__RECORDED INFORMATION__.

=-=-=-=-=

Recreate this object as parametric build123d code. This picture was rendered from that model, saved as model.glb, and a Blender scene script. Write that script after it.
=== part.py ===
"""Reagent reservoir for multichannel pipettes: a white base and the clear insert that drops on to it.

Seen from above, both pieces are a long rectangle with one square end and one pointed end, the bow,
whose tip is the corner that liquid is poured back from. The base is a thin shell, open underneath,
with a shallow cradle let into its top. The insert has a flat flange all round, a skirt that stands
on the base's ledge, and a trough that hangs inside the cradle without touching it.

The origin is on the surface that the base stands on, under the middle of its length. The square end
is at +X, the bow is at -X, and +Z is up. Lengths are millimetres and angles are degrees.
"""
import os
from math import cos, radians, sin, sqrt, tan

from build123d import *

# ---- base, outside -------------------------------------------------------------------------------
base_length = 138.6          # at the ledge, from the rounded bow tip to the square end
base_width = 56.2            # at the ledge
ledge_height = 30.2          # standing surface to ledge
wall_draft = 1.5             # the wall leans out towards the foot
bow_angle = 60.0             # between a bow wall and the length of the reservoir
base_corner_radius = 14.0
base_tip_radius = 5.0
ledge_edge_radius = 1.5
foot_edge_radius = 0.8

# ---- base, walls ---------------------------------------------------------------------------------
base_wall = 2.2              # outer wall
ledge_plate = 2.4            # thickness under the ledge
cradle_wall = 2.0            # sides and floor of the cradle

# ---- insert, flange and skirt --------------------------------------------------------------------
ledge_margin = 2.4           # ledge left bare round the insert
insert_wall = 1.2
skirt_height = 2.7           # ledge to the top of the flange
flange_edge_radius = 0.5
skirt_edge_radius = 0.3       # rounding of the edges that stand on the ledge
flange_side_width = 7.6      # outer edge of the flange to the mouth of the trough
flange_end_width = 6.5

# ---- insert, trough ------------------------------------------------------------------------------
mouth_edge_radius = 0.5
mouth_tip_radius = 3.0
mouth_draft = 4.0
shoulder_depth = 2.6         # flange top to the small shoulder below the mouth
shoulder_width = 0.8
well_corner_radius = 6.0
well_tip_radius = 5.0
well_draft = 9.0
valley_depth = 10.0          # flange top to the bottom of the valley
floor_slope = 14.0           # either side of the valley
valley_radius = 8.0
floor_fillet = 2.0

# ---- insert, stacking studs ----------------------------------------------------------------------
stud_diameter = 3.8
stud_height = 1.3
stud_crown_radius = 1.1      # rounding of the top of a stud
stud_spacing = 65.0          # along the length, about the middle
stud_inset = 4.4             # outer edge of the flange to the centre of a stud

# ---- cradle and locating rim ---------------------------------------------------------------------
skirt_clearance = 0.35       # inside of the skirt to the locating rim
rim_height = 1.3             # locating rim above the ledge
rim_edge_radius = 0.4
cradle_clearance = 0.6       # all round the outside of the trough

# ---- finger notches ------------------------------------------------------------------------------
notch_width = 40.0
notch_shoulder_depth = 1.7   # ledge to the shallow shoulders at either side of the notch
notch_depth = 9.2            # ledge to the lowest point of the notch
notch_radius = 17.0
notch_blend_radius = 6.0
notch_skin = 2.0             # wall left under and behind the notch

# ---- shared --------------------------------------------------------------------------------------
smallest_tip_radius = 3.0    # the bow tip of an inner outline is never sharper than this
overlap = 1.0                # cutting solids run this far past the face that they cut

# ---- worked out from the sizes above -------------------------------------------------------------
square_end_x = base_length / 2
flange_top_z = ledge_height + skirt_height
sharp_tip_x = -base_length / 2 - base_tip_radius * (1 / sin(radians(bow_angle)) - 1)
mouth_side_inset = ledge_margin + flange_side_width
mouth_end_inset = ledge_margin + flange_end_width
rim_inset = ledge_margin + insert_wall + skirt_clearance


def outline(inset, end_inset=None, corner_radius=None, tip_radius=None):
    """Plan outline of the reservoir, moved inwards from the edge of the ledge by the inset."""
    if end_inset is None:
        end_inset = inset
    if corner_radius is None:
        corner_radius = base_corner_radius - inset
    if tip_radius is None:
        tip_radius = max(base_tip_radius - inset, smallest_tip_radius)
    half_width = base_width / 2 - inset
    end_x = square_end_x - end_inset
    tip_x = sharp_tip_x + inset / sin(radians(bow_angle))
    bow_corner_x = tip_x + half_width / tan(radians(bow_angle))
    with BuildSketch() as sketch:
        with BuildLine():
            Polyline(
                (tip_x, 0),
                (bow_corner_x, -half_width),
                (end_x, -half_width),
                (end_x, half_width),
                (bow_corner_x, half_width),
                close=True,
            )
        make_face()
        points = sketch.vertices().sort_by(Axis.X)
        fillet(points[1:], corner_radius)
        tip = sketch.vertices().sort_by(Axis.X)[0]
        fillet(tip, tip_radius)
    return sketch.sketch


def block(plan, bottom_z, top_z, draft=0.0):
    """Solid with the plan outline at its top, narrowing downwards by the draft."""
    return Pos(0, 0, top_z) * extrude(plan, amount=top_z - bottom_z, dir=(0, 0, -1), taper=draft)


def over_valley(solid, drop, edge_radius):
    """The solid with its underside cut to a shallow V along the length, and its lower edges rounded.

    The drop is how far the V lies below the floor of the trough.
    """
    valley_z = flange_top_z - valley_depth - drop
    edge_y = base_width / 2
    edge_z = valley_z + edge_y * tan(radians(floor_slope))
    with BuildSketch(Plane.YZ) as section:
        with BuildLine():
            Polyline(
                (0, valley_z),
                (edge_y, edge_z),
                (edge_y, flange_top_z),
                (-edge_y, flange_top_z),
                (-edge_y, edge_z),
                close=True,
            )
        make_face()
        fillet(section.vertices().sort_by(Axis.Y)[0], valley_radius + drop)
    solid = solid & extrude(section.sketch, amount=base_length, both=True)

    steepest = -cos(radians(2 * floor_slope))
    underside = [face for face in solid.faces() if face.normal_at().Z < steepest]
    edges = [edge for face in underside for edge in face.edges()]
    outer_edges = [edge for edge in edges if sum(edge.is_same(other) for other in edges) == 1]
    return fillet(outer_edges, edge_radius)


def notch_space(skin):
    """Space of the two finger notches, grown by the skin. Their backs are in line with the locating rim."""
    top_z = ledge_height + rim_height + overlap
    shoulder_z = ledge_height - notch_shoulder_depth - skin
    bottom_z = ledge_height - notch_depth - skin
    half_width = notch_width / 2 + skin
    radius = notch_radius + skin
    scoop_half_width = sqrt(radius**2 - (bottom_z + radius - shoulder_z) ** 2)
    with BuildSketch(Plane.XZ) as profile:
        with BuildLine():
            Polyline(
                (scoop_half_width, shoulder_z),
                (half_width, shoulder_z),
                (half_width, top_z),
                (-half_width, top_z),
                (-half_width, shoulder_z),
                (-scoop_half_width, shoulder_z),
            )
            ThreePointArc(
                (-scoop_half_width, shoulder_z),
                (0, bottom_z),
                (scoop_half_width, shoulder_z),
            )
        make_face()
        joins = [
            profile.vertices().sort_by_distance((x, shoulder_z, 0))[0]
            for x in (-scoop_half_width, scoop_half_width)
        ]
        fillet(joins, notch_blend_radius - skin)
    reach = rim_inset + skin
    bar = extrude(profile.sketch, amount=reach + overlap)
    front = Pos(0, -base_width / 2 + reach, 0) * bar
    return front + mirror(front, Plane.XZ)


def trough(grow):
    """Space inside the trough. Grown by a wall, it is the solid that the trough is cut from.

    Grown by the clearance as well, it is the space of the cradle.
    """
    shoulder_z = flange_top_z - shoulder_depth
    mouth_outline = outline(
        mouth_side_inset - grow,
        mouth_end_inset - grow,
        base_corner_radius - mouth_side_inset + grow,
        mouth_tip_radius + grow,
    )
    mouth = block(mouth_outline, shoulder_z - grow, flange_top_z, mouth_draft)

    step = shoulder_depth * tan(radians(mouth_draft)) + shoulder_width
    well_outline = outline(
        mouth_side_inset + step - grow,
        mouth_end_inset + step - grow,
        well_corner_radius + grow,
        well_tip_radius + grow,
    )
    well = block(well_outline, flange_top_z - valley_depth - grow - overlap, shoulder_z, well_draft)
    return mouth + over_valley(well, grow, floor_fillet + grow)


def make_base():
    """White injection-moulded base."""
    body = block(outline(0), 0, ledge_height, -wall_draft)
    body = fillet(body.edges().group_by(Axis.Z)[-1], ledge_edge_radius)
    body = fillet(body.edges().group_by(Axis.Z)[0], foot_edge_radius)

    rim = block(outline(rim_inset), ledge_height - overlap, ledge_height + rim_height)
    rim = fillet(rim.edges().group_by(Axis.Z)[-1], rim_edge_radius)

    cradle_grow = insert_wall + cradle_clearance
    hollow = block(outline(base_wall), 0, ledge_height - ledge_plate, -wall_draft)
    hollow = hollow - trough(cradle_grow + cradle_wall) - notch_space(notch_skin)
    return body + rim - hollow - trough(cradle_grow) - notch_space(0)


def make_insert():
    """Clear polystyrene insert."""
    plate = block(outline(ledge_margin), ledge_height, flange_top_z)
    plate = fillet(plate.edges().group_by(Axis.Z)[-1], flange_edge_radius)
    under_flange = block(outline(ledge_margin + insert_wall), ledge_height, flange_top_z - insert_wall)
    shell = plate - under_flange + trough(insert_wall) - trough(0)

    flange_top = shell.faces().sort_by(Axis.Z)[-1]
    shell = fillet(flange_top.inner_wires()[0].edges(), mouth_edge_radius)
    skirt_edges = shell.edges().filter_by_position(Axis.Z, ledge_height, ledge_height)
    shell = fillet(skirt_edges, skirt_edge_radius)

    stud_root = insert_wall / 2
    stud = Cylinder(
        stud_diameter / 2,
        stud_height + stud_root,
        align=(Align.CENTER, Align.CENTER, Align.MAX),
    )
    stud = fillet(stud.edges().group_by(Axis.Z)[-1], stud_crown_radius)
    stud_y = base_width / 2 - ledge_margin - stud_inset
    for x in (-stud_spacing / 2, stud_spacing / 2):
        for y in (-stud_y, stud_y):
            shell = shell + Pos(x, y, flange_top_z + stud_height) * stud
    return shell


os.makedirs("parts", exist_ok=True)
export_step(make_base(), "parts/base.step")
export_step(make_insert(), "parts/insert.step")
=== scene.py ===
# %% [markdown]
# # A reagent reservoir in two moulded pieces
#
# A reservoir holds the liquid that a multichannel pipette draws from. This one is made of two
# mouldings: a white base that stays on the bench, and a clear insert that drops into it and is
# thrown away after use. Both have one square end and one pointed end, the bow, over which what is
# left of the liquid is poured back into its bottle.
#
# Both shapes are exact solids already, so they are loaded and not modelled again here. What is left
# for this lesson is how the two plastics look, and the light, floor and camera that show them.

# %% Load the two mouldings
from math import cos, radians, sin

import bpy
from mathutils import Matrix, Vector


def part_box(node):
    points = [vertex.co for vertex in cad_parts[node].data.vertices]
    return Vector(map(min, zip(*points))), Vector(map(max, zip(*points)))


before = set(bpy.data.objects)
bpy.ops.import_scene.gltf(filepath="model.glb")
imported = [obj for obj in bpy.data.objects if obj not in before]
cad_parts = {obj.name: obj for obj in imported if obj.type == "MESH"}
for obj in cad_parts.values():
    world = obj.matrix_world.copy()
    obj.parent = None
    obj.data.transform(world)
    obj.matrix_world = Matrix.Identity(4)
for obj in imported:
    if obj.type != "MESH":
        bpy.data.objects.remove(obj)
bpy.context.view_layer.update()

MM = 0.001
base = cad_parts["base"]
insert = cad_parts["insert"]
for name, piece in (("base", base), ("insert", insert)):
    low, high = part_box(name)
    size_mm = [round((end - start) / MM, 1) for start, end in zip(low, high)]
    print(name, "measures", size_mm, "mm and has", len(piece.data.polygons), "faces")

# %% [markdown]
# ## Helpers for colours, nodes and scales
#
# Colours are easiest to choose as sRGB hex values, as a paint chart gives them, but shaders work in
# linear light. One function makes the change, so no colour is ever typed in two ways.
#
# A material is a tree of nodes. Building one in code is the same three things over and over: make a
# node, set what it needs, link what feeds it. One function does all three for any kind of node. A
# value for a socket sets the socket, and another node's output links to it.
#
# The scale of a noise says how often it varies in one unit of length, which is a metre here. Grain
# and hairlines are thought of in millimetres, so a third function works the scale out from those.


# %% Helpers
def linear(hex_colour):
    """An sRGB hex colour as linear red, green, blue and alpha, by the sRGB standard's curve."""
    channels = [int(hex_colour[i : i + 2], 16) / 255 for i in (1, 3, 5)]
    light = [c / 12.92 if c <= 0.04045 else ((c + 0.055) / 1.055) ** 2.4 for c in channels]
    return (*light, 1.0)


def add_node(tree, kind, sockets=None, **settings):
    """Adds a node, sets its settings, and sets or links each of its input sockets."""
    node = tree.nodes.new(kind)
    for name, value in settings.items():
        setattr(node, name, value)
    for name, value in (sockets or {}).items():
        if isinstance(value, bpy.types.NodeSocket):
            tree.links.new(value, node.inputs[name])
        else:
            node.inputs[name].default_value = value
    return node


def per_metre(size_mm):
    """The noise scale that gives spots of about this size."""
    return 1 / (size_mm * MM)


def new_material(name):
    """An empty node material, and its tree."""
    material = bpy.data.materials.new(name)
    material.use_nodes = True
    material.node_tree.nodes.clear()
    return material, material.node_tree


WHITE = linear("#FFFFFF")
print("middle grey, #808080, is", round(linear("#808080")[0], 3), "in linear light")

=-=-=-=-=

__EXERCISE INSTRUCTIONS__. Copy out exactly the lines from the one containing "flange_top = shell.faces().sort_by(Axis.Z)[-1]" to the one containing "zip(*points))), Vector(map(max, zip(*points)))", both ends inclusive.

__FINISHED EXERCISE__.
    flange_top = shell.faces().sort_by(Axis.Z)[-1]
    shell = fillet(flange_top.inner_wires()[0].edges(), mouth_edge_radius)
    skirt_edges = shell.edges().filter_by_position(Axis.Z, ledge_height, ledge_height)
    shell = fillet(skirt_edges, skirt_edge_radius)

    stud_root = insert_wall / 2
    stud = Cylinder(
        stud_diameter / 2,
        stud_height + stud_root,
        align=(Align.CENTER, Align.CENTER, Align.MAX),
    )
    stud = fillet(stud.edges().group_by(Axis.Z)[-1], stud_crown_radius)
    stud_y = base_width / 2 - ledge_margin - stud_inset
    for x in (-stud_spacing / 2, stud_spacing / 2):
        for y in (-stud_y, stud_y):
            shell = shell + Pos(x, y, flange_top_z + stud_height) * stud
    return shell


os.makedirs("parts", exist_ok=True)
export_step(make_base(), "parts/base.step")
export_step(make_insert(), "parts/insert.step")
=== scene.py ===
# %% [markdown]
# # A reagent reservoir in two moulded pieces
#
# A reservoir holds the liquid that a multichannel pipette draws from. This one is made of two
# mouldings: a white base that stays on the bench, and a clear insert that drops into it and is
# thrown away after use. Both have one square end and one pointed end, the bow, over which what is
# left of the liquid is poured back into its bottle.
#
# Both shapes are exact solids already, so they are loaded and not modelled again here. What is left
# for this lesson is how the two plastics look, and the light, floor and camera that show them.

# %% Load the two mouldings
from math import cos, radians, sin

import bpy
from mathutils import Matrix, Vector


def part_box(node):
    points = [vertex.co for vertex in cad_parts[node].data.vertices]
    return Vector(map(min, zip(*points))), Vector(map(max, zip(*points)))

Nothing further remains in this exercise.